Return the full material exactly.
• • • • • • •
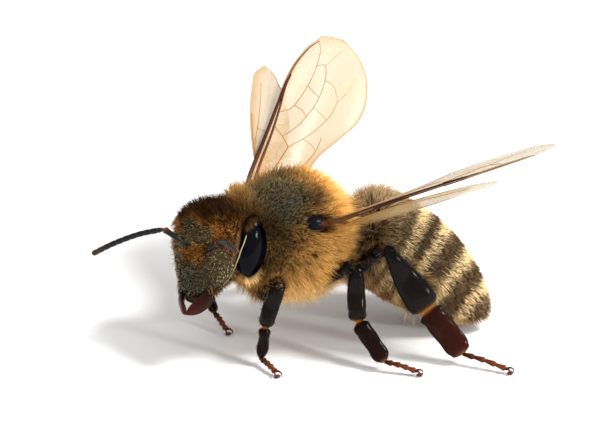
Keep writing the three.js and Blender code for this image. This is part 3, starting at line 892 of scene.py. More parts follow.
def wing_veins(name, plan):
    """The skin of every vein of one wing, and its colours."""
    shells, colours = [], []
    for thick, thin, dark, way in plan["veins"]:
        spots = smooth_way(way, VEIN_RINGS * len(way))
        grid = tube(on_wing(name, spots[:, 0], spots[:, 1]), thick, thin)
        shells.append(skinned(grid))
        shade = dark * np.ones(len(spots)) - 0.25 * capped(0.25 - spots[:, 0]) * 3
        colours.append(row_colours(grid, mixture(VEIN_AMBER, VEIN_DARK, shade)))
    return joined(shells), np.concatenate(colours)


def membrane_look(start, place):
    """Clear as oiled paper: most of what is behind shows through, and lights glint on it."""
    amber = start.node("ShaderNodeSeparateColor", {}, {0: start.tinted()})
    hairs = start.cells(place, 11)
    clouds = start.speckle(place, 0.8)
    tinted = amber.between((*MEMBRANE_CLEAR, 1), (*MEMBRANE_AMBER, 1))
    return {
        "Base Color": tinted.shaded(clouds * 0.3 + 0.85),
        "Roughness": clouds * 0.12 + 0.2,
        "Alpha": amber * 0.3 + clouds * 0.26 + 0.42,
        "Specular IOR Level": 0.5,
        "Normal": start.raised(clouds * 0.5 + hairs * 0.1, 0.03),
    }


def vein_look(start, place):
    """Shell drawn out thin, with a fine grain."""
    grain = start.speckle(place, 6)
    return {
        "Base Color": start.tinted().shaded(grain * 0.8 + 0.6),
        "Roughness": grain * 0.2 + 0.3,
        "Specular IOR Level": 0.15,
        "Normal": start.raised(grain, 0.01),
    }


clear_membrane = finish_of("wing_membrane", membrane_look)
vein_shell = finish_of("wing_vein", vein_look)
for name in WINGS:
    plan = plan_of(name)
    grid, amber = membrane(name, plan)
    bee_piece(f"{name}_sheet", skinned(grid), amber.reshape(-1, 1), clear_membrane, "wing", [name])
    bee_piece(f"{name}_veins", *wing_veins(name, plan), vein_shell, "wing")

# === Legs ===========================================================================================
# Three pairs, each a thigh, a shin, a long heel joint and a row of four small toe joints of dark
# red-brown shell, amber at the joints. The hind shin is a broad smooth basket, its heel a flat brush.
LEG_FACE = np.array([0.86, -0.35, 0.36])
LEGS = {
    # hip, knee, end of the shin, end of the heel, toe
    "front_left": [
        (0.6, -1.3, 2.15), (2.03, -1.15, 3.26), (1.83, -1.72, 1.47), (1.98, -1.97, 0.3), (3.02, -1.87, 0.2)],
    "middle_left": [
        (1.2, 0.6, 2.45), (2.75, 1.65, 3.73), (3.25, 1.45, 1.64), (4.49, 1.96, 0.42), (5.28, 2.84, 0.2)],
    "hind_left": [
        (1.3, 2.0, 2.5), (3.08, 2.69, 4.43), (4.05, 3.97, 1.95), (5.26, 4.85, 0.46), (6.6, 5.96, 0.2)],
    "front_right": [
        (-0.6, -1.3, 2.15), (-2.15, -1.6, 3.1), (-2.3, -2.2, 1.5), (-1.75, -2.15, 0.62), (-1.05, -2, 0.2)],
    "middle_right": [
        (-1.2, 0.5, 2.45), (-2.95, 1.2, 3.7), (-3.6, 0.9, 1.65), (-4.75, 1.35, 0.42), (-5.5, 2.2, 0.2)],
    "hind_right": [
        (-1.3, 1.9, 2.5), (-2.9, 2.9, 4.3), (-4.0, 4.1, 1.9), (-5.0, 5.2, 0.46), (-5.9, 6.5, 0.2)],
}
THIGH_WIDTH = [(0, 0.14), (0.1, 0.24), (0.4, 0.29), (0.8, 0.26), (0.95, 0.22), (1, 0.08)]
SHIN_WIDTH = {
    "front": [(0, 0.1), (0.03, 0.19), (0.12, 0.25), (0.45, 0.31), (0.75, 0.3), (0.94, 0.23), (1, 0.1)],
    "middle": [(0, 0.1), (0.03, 0.19), (0.15, 0.26), (0.5, 0.34), (0.8, 0.33), (0.96, 0.25), (1, 0.1)],
    "hind": [
        (0, 0.08), (0.04, 0.2), (0.15, 0.27), (0.4, 0.43), (0.68, 0.57), (0.86, 0.6), (0.95, 0.5),
        (1, 0.25)],
}
SHIN_DEPTH = [(0, 0.06), (0.05, 0.17), (0.5, 0.19), (0.95, 0.17), (1, 0.06)]
HEEL_WIDTH = {
    "front": [(0, 0.08), (0.06, 0.18), (0.3, 0.19), (0.9, 0.15), (1, 0.07)],
    "middle": [(0, 0.08), (0.06, 0.25), (0.25, 0.32), (0.6, 0.31), (0.92, 0.25), (1, 0.1)],
    "hind": [(0, 0.1), (0.04, 0.36), (0.2, 0.46), (0.6, 0.47), (0.9, 0.41), (0.97, 0.3), (1, 0.1)],
}
HEEL_DEPTH = [(0, 0.05), (0.06, 0.14), (0.6, 0.13), (0.95, 0.11), (1, 0.05)]
COXA_RISE = {"front": 0.9, "middle": 0.5, "hind": 1.3}
COXA_WIDTH = [(0, 0.2), (0.1, 0.34), (0.5, 0.36), (0.85, 0.27), (1, 0.1)]
TOE_JOINTS = 4
TOE_RADIUS, TOE_FLATNESS = 0.125, 0.9
LEG_BLACK = np.array([0.0026, 0.0018, 0.0014])
LEG_PURPLE = np.array([0.007, 0.0036, 0.0028])
LEG_RED = np.array([0.034, 0.0055, 0.0014])
LEG_AMBER = np.array([0.42, 0.17, 0.035])
TOE_RED = np.array([0.17, 0.036, 0.008])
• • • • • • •
THE ANSWER
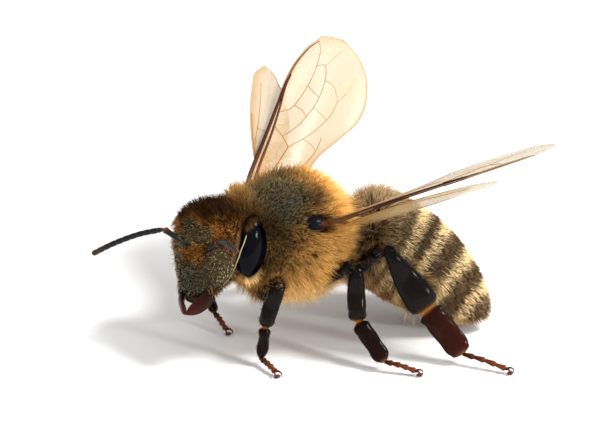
Keep writing the three.js and Blender code for this image. This is part 3, starting at line 892 of scene.py. More parts follow.
def wing_veins(name, plan):
    """The skin of every vein of one wing, and its colours."""
    shells, colours = [], []
    for thick, thin, dark, way in plan["veins"]:
        spots = smooth_way(way, VEIN_RINGS * len(way))
        grid = tube(on_wing(name, spots[:, 0], spots[:, 1]), thick, thin)
        shells.append(skinned(grid))
        shade = dark * np.ones(len(spots)) - 0.25 * capped(0.25 - spots[:, 0]) * 3
        colours.append(row_colours(grid, mixture(VEIN_AMBER, VEIN_DARK, shade)))
    return joined(shells), np.concatenate(colours)


def membrane_look(start, place):
    """Clear as oiled paper: most of what is behind shows through, and lights glint on it."""
    amber = start.node("ShaderNodeSeparateColor", {}, {0: start.tinted()})
    hairs = start.cells(place, 11)
    clouds = start.speckle(place, 0.8)
    tinted = amber.between((*MEMBRANE_CLEAR, 1), (*MEMBRANE_AMBER, 1))
    return {
        "Base Color": tinted.shaded(clouds * 0.3 + 0.85),
        "Roughness": clouds * 0.12 + 0.2,
        "Alpha": amber * 0.3 + clouds * 0.26 + 0.42,
        "Specular IOR Level": 0.5,
        "Normal": start.raised(clouds * 0.5 + hairs * 0.1, 0.03),
    }


def vein_look(start, place):
    """Shell drawn out thin, with a fine grain."""
    grain = start.speckle(place, 6)
    return {
        "Base Color": start.tinted().shaded(grain * 0.8 + 0.6),
        "Roughness": grain * 0.2 + 0.3,
        "Specular IOR Level": 0.15,
        "Normal": start.raised(grain, 0.01),
    }


clear_membrane = finish_of("wing_membrane", membrane_look)
vein_shell = finish_of("wing_vein", vein_look)
for name in WINGS:
    plan = plan_of(name)
    grid, amber = membrane(name, plan)
    bee_piece(f"{name}_sheet", skinned(grid), amber.reshape(-1, 1), clear_membrane, "wing", [name])
    bee_piece(f"{name}_veins", *wing_veins(name, plan), vein_shell, "wing")

# === Legs ===========================================================================================
# Three pairs, each a thigh, a shin, a long heel joint and a row of four small toe joints of dark
# red-brown shell, amber at the joints. The hind shin is a broad smooth basket, its heel a flat brush.
LEG_FACE = np.array([0.86, -0.35, 0.36])
LEGS = {
    # hip, knee, end of the shin, end of the heel, toe
    "front_left": [
        (0.6, -1.3, 2.15), (2.03, -1.15, 3.26), (1.83, -1.72, 1.47), (1.98, -1.97, 0.3), (3.02, -1.87, 0.2)],
    "middle_left": [
        (1.2, 0.6, 2.45), (2.75, 1.65, 3.73), (3.25, 1.45, 1.64), (4.49, 1.96, 0.42), (5.28, 2.84, 0.2)],
    "hind_left": [
        (1.3, 2.0, 2.5), (3.08, 2.69, 4.43), (4.05, 3.97, 1.95), (5.26, 4.85, 0.46), (6.6, 5.96, 0.2)],
    "front_right": [
        (-0.6, -1.3, 2.15), (-2.15, -1.6, 3.1), (-2.3, -2.2, 1.5), (-1.75, -2.15, 0.62), (-1.05, -2, 0.2)],
    "middle_right": [
        (-1.2, 0.5, 2.45), (-2.95, 1.2, 3.7), (-3.6, 0.9, 1.65), (-4.75, 1.35, 0.42), (-5.5, 2.2, 0.2)],
    "hind_right": [
        (-1.3, 1.9, 2.5), (-2.9, 2.9, 4.3), (-4.0, 4.1, 1.9), (-5.0, 5.2, 0.46), (-5.9, 6.5, 0.2)],
}
THIGH_WIDTH = [(0, 0.14), (0.1, 0.24), (0.4, 0.29), (0.8, 0.26), (0.95, 0.22), (1, 0.08)]
SHIN_WIDTH = {
    "front": [(0, 0.1), (0.03, 0.19), (0.12, 0.25), (0.45, 0.31), (0.75, 0.3), (0.94, 0.23), (1, 0.1)],
    "middle": [(0, 0.1), (0.03, 0.19), (0.15, 0.26), (0.5, 0.34), (0.8, 0.33), (0.96, 0.25), (1, 0.1)],
    "hind": [
        (0, 0.08), (0.04, 0.2), (0.15, 0.27), (0.4, 0.43), (0.68, 0.57), (0.86, 0.6), (0.95, 0.5),
        (1, 0.25)],
}
SHIN_DEPTH = [(0, 0.06), (0.05, 0.17), (0.5, 0.19), (0.95, 0.17), (1, 0.06)]
HEEL_WIDTH = {
    "front": [(0, 0.08), (0.06, 0.18), (0.3, 0.19), (0.9, 0.15), (1, 0.07)],
    "middle": [(0, 0.08), (0.06, 0.25), (0.25, 0.32), (0.6, 0.31), (0.92, 0.25), (1, 0.1)],
    "hind": [(0, 0.1), (0.04, 0.36), (0.2, 0.46), (0.6, 0.47), (0.9, 0.41), (0.97, 0.3), (1, 0.1)],
}
HEEL_DEPTH = [(0, 0.05), (0.06, 0.14), (0.6, 0.13), (0.95, 0.11), (1, 0.05)]
COXA_RISE = {"front": 0.9, "middle": 0.5, "hind": 1.3}
COXA_WIDTH = [(0, 0.2), (0.1, 0.34), (0.5, 0.36), (0.85, 0.27), (1, 0.1)]
TOE_JOINTS = 4
TOE_RADIUS, TOE_FLATNESS = 0.125, 0.9
LEG_BLACK = np.array([0.0026, 0.0018, 0.0014])
LEG_PURPLE = np.array([0.007, 0.0036, 0.0028])
LEG_RED = np.array([0.034, 0.0055, 0.0014])
LEG_AMBER = np.array([0.42, 0.17, 0.035])
TOE_RED = np.array([0.17, 0.036, 0.008])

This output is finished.